## SHORT PROBLEM
Write out only the span of lines that begins at the line with "Recreate this object" and ends at the line with "door faces -Y.". Keep both end lines, word for word.

── GIVEN RECORDS

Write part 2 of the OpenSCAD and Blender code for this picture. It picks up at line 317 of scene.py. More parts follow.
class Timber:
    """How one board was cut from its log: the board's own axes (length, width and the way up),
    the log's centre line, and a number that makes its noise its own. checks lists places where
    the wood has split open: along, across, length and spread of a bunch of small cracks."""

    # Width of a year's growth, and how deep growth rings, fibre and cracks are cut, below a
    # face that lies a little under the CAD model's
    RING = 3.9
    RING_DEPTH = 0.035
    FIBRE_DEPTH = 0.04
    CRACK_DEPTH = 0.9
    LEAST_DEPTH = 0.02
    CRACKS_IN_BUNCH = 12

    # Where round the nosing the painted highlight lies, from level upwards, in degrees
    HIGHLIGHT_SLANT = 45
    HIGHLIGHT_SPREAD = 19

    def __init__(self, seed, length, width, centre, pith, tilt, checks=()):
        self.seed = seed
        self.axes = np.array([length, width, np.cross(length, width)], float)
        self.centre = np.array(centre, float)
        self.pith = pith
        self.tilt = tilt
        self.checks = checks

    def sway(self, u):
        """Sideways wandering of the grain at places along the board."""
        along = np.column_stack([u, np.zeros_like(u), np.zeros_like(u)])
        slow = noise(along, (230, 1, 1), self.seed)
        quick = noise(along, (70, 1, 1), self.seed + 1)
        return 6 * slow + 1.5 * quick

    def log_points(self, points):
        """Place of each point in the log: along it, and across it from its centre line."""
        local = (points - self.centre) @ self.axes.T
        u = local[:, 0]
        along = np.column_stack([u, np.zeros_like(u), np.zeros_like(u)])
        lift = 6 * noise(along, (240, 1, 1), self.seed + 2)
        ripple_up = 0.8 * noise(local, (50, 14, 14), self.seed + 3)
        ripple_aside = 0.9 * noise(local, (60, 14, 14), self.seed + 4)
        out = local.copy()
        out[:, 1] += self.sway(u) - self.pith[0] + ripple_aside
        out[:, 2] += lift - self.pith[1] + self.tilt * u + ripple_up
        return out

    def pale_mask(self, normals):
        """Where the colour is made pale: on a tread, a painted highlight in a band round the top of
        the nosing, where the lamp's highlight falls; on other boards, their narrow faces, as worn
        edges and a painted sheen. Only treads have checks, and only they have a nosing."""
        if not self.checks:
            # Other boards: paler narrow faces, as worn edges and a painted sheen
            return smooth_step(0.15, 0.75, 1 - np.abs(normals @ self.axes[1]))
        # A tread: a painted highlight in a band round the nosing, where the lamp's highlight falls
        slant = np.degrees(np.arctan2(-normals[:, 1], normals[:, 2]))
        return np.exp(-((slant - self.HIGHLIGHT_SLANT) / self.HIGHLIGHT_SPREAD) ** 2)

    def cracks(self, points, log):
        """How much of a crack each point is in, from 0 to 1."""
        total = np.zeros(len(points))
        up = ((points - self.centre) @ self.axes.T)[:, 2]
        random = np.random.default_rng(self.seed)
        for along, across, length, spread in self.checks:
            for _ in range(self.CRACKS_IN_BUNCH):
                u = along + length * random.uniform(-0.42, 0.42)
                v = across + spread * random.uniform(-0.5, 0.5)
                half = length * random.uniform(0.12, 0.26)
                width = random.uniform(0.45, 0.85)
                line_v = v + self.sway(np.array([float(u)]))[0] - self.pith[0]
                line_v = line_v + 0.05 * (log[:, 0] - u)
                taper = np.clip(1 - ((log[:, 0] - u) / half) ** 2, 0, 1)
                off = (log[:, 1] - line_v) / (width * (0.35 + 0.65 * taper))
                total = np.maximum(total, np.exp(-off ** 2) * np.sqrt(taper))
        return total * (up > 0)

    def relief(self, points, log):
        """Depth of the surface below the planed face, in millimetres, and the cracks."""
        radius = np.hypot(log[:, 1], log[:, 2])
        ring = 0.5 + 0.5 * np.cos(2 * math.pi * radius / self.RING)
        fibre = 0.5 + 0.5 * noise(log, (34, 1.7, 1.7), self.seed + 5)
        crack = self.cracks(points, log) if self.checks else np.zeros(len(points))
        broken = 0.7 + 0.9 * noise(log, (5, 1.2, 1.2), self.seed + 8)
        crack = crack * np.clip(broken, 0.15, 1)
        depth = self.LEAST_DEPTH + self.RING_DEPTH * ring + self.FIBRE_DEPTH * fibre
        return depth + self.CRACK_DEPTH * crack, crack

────
── GIVEN RECORDS

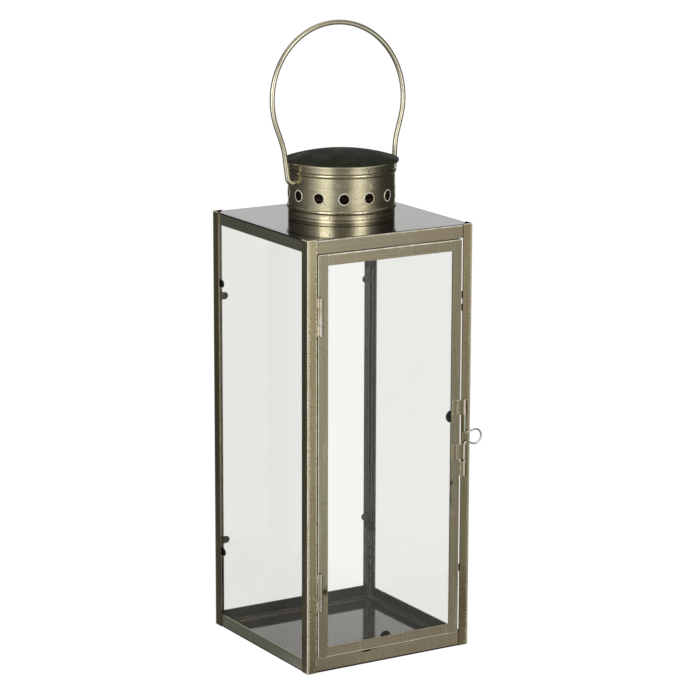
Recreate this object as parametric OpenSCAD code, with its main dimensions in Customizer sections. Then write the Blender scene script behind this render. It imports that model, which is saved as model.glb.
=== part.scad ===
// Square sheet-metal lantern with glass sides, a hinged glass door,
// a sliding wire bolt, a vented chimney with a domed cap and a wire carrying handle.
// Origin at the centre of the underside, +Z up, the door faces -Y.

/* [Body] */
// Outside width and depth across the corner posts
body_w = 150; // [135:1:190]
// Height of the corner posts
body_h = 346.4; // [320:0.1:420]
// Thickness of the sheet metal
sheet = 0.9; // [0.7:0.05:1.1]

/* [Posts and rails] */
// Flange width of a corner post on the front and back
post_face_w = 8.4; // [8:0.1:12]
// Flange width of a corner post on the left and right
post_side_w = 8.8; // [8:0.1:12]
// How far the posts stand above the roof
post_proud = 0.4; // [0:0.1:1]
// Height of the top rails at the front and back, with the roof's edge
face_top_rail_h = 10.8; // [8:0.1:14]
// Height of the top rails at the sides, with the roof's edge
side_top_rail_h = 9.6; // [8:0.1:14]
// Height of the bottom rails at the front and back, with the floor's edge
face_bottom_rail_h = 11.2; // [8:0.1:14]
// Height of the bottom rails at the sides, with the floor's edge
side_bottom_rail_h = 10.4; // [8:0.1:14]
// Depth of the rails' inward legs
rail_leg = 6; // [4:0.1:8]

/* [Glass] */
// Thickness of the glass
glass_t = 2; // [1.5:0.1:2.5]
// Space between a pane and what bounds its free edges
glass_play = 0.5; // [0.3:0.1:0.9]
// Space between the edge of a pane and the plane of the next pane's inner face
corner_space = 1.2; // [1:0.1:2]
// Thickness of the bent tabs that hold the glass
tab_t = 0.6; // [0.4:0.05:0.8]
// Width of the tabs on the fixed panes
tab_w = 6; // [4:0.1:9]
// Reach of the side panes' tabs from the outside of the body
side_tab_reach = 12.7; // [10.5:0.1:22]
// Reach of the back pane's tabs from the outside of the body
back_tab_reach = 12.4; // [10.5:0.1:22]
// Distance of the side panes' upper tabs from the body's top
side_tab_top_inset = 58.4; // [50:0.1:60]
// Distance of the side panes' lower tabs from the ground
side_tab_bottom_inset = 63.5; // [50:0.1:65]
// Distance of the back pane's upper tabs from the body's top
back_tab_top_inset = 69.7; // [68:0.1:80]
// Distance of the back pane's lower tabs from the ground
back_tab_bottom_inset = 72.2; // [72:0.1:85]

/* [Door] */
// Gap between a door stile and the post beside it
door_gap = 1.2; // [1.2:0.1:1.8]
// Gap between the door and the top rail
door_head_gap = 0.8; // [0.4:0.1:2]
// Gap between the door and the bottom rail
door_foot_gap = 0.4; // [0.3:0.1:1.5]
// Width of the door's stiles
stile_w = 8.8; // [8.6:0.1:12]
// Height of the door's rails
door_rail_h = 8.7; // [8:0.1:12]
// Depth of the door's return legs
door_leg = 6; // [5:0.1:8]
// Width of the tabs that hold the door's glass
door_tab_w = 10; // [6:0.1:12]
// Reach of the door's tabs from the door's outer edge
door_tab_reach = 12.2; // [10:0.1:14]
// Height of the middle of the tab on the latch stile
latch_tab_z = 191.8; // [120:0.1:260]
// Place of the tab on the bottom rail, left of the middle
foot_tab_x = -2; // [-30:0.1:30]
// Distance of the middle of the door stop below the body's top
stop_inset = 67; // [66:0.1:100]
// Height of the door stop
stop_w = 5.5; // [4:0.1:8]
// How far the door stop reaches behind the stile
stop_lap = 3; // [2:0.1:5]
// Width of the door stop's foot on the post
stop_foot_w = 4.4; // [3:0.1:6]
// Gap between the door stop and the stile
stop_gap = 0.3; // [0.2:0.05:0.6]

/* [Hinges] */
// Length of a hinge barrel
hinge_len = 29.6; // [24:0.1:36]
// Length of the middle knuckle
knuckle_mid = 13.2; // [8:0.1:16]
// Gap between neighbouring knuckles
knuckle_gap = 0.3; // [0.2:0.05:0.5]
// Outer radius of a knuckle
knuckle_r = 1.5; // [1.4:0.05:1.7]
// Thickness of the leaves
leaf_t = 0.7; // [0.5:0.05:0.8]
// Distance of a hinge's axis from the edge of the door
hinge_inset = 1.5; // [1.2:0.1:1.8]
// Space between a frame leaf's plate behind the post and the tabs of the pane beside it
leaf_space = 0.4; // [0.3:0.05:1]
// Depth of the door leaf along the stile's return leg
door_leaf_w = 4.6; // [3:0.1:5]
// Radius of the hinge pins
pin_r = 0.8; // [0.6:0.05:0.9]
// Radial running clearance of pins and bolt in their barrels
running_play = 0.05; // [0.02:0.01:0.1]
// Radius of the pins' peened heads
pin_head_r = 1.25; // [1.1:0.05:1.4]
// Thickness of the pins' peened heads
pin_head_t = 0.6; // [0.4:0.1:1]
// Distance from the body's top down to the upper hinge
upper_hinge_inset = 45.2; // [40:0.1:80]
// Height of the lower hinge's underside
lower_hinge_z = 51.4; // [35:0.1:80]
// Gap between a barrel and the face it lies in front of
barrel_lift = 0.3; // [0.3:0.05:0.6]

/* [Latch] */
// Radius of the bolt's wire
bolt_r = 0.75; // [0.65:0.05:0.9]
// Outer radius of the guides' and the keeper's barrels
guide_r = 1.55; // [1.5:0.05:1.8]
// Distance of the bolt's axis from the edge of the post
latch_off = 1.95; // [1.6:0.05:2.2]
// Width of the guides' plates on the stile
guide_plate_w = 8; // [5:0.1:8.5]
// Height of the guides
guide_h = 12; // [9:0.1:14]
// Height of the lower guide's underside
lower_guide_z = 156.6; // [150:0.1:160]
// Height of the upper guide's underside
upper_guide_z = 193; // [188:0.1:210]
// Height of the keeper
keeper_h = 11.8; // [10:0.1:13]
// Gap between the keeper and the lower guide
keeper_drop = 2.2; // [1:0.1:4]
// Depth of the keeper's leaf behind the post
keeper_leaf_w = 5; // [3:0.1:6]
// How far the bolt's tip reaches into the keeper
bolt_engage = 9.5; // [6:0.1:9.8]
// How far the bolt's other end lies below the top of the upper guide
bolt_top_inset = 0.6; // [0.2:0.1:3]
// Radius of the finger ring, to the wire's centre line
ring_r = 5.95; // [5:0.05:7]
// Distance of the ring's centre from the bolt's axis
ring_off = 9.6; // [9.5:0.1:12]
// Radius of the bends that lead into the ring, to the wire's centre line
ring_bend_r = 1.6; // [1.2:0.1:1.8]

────

## RESULT OF THE EXERCISE
Recreate this object as parametric OpenSCAD code, with its main dimensions in Customizer sections. Then write the Blender scene script behind this render. It imports that model, which is saved as model.glb.
=== part.scad ===
// Square sheet-metal lantern with glass sides, a hinged glass door,
// a sliding wire bolt, a vented chimney with a domed cap and a wire carrying handle.
// Origin at the centre of the underside, +Z up, the door faces -Y.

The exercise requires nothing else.